Ciclo C: XXVIII Domingo del Tiempo Ordinario
Rosalino Dizon Reyes.
Doy gracias a Cristo Jesús … que me hizo capaz, … yo el primero de los pecadores
(1 Tim 1, 12. 15)
Dice san Vicente de Paúl que Dios se sirve incluso de nuestros pecados para
justificarnos, para que seamos penitentes y humildes (XI, 277).

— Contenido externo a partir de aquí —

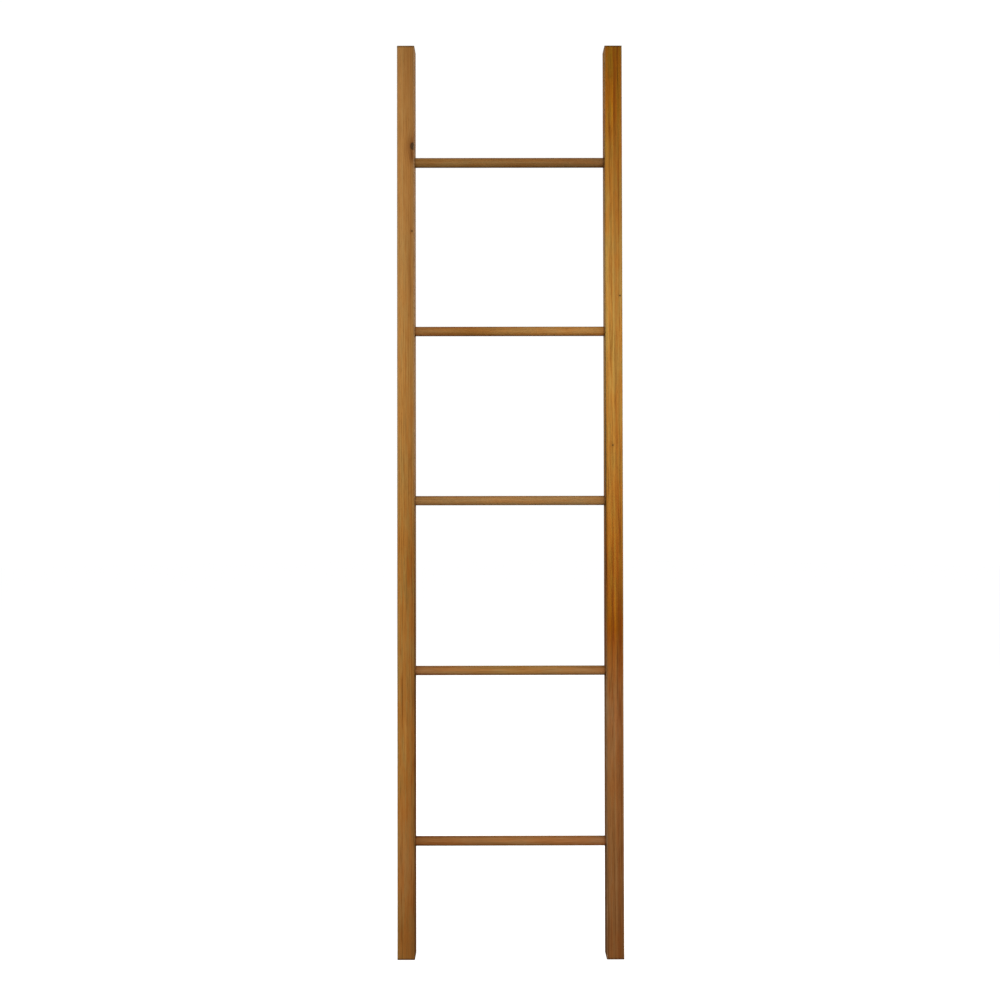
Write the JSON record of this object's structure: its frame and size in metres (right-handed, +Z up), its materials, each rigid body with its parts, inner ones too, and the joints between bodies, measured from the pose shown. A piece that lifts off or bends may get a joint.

No sin razón se
recita al final de una oración breve de acción de gracias: «Gracias aun por el
pecado que nos descubre tu infinita misericordia».
La acción de gracias no es, por supuesto, del que tergiversa como permisividad lo
dicho arriba o la enseñanza paulina de que sobreabunda la gracia allí donde abunda
el pecado (Rom 5, 20; 6, 1-2).
No da gracias—o si las da, lo hace para que lo vean la gente y con cierto cinismo—
quien, teniéndose por justo, se siente seguro de sí mismo y desprecia a los demás.
No las da tampoco el que, convencido de ser hijo natural, no un perro, se hace
ilusiones de que tiene derecho al pan que su padre le da por obligación paterna.
La actitud de gratitud es propia solo de quienes sencilla, humilde y
verdaderamente—no como un mero modo de hablar o un género literario (Papa
Francisco)—se confiesan pecadores, pobres, enfermos, a quienes el Dios compasivo
mira y elige. Éstos jamás se consideran merecedores del favor concedido. No
pretenden reclamar para sí mismos solo lo que les corresponde.
No extraña, pues, que no vuelvan para dar gloria a Dios los nueve. Les basta con
cumplir con las prescripciones mosáicas sobre la lepra. Además, creen, siendo no
extranjeros, que se merecen toda bendición que reparta un semejante. Los
conciudadanos del Sanador toman por sentado el remedio recibido.
El samaritano, en cambio, fijándose de que está curado, se vuelve alabando a Dios
a grandes gritos y se echa por tierra a los pies de Jesús, dándole gracias. Cree más
en él que en una obra requerida por la ley. Como sabe que los judíos no se tratan
con los samaritanos, el extranjero quizás se sorprende sobremanera, como aquella
mujer que le dice a Jesús: «¿Cómo tú, siendo judío, me pides de beber a mí, que
soy samaritana?». El marginado por dos razones, samaritano y leproso, no puede
menos que agradecerle al judío que se porta como prójimo de un forastero
necesitado.
Rompen esquemas Jesús y el samaritano; el más grande de todos es servidor y el
último de los diez se convierte en el primero. Ambos cuestionan los estereotipos,
de los cuales nos servimos los pecadores. Nuestro misericordioso Salvador nos
quiere sanados de nuestros prejuicios que conducen a la desigualdad y a la
enemistad.
A nosotros se nos pide, sí, salirnos de lo estructurado, ir más allá de los límites de
los criterios convencionales. Para que nos convirtamos y aprendamos a dar
gracias, al igual que Naamán, no vamos a imaginarnos, como por costumbre,
grandes personajes dignos de recepciones grandiosas y de baños amenos, ni
seguiremos creyendo que el secreto está en el regalo.
También emendaremos nuestro modo de pensar para que en él quepa no solo la
lógica doctrina segura: «Si lo negamos, también él nos negará», sino también la
ilógica: «Si somos infieles, él permanece fiel, porque no puede negarse a sí
mismo». La misericordia divina ilógica nos da a los pecadores más razón para dar
gracias, ser eucarísticos, y acabar con la acepción de personas.